Provost fellows are high-caliber academics who spend one year collaborating with administrators on special projects of importance to the University. In exchange, fellows receive a reduced teaching load.
This year’s fellows will be busy. Several are working on ways to help faculty compete for large funding opportunities, improve the administration’s support for research faculty and better manage core research facilities. Others are exploring a pre-co-op for students who enroll in winter, new online study modules and improved teacher assistant training. See the full list of fellows here.
“I was really excited when I saw the call [to apply],” said Associate Professor of Electrical and Computer Engineering Timothy Kurzweg, PhD, who will be investigating ways to keep students away on co-op engaged in learning through online study modules.
“I remembered seeing Provost Blake speak at convocation and I turned to a colleague and said, ‘You know, I could really work for this guy.’ And I personally had been looking for a new challenge,” Kurzweg said.
“I think to be a complete scholar you have to test the waters to see if administration is for you,” said Aroutis Foster, PhD, an associate professor in the School of Education. Foster will be gathering information that can be used to build a better research infrastructure.
“We’ll be better off in terms of how colleges support research,” Foster predicted. “I’m a faculty member so I know it could be better. Based on where I am I have a pretty good view of faculty needs, administration needs and finding a middle ground.”

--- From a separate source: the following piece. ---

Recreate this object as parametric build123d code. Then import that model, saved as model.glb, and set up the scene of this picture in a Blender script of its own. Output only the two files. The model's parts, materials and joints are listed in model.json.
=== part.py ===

School of Education Associate Professor Jason Silverman, PhD, has been working on a report on the state of professional development for doctoral students and ways to improve teaching assistant training.
“One interesting trend is that more and more doctoral students are choosing to go into industry instead of the traditional academic track, and we can do more at Drexel to support students interested in careers outside of academia,” said Silverman.
Drexel’s Provost Fellows program began 12 years ago and has since operated off and on as needed. From the start, lasting initiatives have come out of the fellows’ work.
The first program established by a fellow was the Tuition Exchange program, which allows children of faculty and staff to attend over 600 other universities on a reciprocal scholarship — an attractive program when recruiting faculty.
The exchange program was set up by English Professor Doreen Alvarez Saar, PhD, after she was coaxed by then-interim-provost Ali Houshmand to serve as Drexel’s first fellow in 2004.
“I was skeptical about the fellows program, actually,” Saar recalled. At that time, she was chair of the Faculty Senate Committee on Budget, Planning and Development.
“I was a very strong advocate for faculty governance and the senate and for women’s faculty, and I had a leery view of the administration,” she said. “I think my activity during that year helped to convince the administration that this was a way to engage faculty and bring in faculty viewpoints. I came away with a new respect for the difficulties faced in running a university.”
Lately, the Provost Fellows program has been fallow while the University searched for a permanent provost. Blake, who had previous experience with similar programs, moved quickly to revive it.
“These are wonderful programs,” he said. “The faculty support is not particularly expensive, but it’s valuable, and long-term this is how we can build our leaders from within.”
Blake counts himself a successful product of such programs.
“When I established the LeadershipU program at the University of Miami, the provost said, ‘Do you think these can be effective?’ And since I had already co-founded the NDLead program at Notre Dame, I said, ‘Well, you know sometimes they have a way of being too effective.’ And he was so quick; he said, ‘You mean because you left Notre Dame?’”
“So I know these programs work,” Blake laughed. “You build leaders and they become attractive to the outside, too. But we want to develop our own from within and make them the very best that they can be. Of course, keeping them at Drexel is our first priority.
Faculty curious about a career in administration are able to work alongside administrators and decide if the work is right for them — and administrators get to check them out, as well.
Senior Vice Provost for Faculty Affairs Janet Fleetwood, PhD, got her start in the provost’s office after serving as a fellow under then-Provost Stephen Director. When her project, which related to advancing women in STEM fields across several colleges in the University, evolved into the Office of Faculty Development and Equity (now folded into Drexel’s Office of Faculty Affairs), Director hired Fleetwood to lead it.
“There was no Drexel office specifically looking at diversity or women in academics or equity before then,” said Fleetwood.
Now on the administrative side, Fleetwood is collaborating with provost fellow Ulrike Altenmüller-Lewis, Dr.-Ing, associate professor in the Department of Architecture & Interiors.
Together they plan to develop a University-wide program for faculty mentoring for new and established faculty at all ranks.
Like most of the fellows, Altenmüller-Lewis applied to the program with an eye to joining administration some day. But her selection also pleased colleagues in her college and department, she said.
“I was surprised by how many positive responses I got,” she said. “People said this is a great opportunity not only for me, but for the college.
“When we had the first meeting [of provost fellows] I was very surprised about the atmosphere and the openness,” she said. “I really have a feeling it could be a very valuable two-way street.”